Wheat imports

Published May 30, 2022

THAT the lowest price the Trading Corporation of Pakistan, which is out to purchase half a million tonnes of wheat from the international market to partially plug the supply-demand gap, has been quoted at $515.49 a tonne (including cost and freight) confirms fears that wheat imports will burn a large hole in our widening trade deficit. Already, during the first 10 months of the current fiscal, the deficit has jumped by 65pc to $39.3bn, on the back of a 46.5pc increase in imports to $65.5bn from a year ago. The price offered to TCP is almost 45pc higher than the October 2021 rates. It is billed to spike further due to lower output in most wheat-growing regions, supply chain disruptions on account of the Russia-Ukraine war, and export restrictions imposed by major exporters like India. Even at current prices, Pakistan requires over $1.5bn to cover its supply shortfall. The TCP is reported to still not have made purchases. But how long can Pakistan delay imports? Even though the authorities have decided to buy 2m tonnes from Russia on a government-to-government basis, the plan faces many hitches due to the Western sanctions against Moscow, with the exclusion of that country from the global payment system being the biggest issue. So much for that plan for now.

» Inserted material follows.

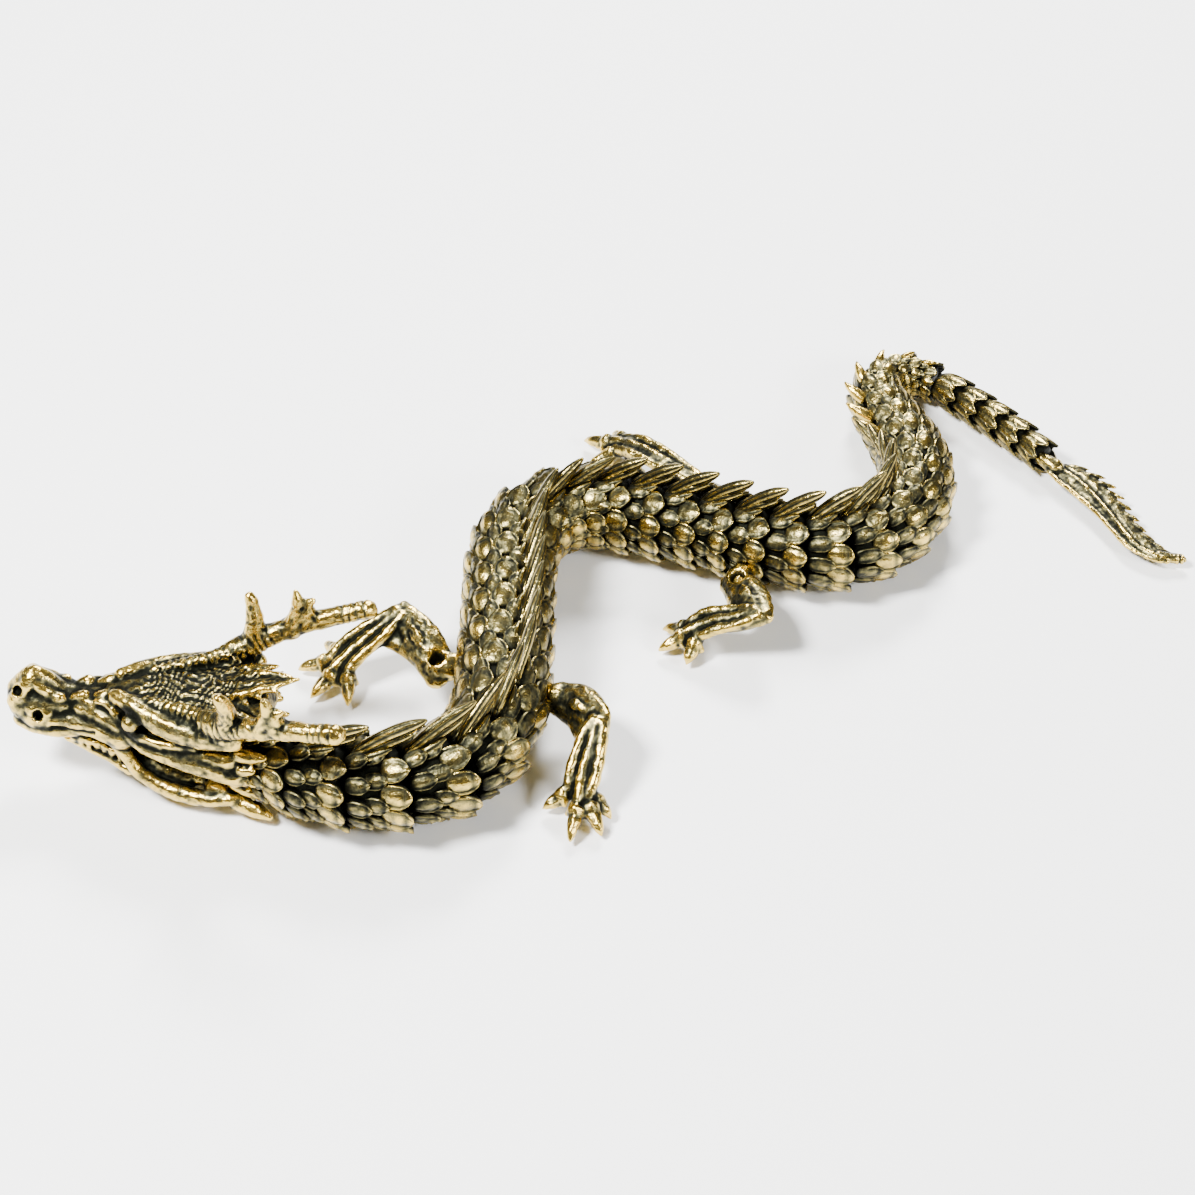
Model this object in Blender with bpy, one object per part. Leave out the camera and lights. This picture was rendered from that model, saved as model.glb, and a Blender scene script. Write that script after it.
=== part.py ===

The estimated supply gap for the current marketing year is 3m tonnes, owing to a lower targeted wheat harvest of 26.9m tonnes this season as against the annual demand of 30.8m tonnes. The shortfall is due to warmer than usual weather, water scarcity, and the high price of fertiliser that is in short supply. The situation is said to have been complicated by speculators who are likely to hoard their wheat stocks to rig profits when and if domestic shortages become pronounced. The unchecked flour smuggling into Afghanistan, because of the massive gap between local and international prices, means that imports may surpass earlier estimates, exacerbating the problems of a dollar-starved government. The looming wheat shortages had become visible as early as February, when the government confirmed that the area under wheat cultivation had dropped by 2.2pc from the previous year and existing stocks had declined. The government announced at that time that it would import 2m tonnes of grain from Russia to shore up strategic stocks in anticipation of a lower output. However, no time frame was defined and the country will have to pay a higher price for that.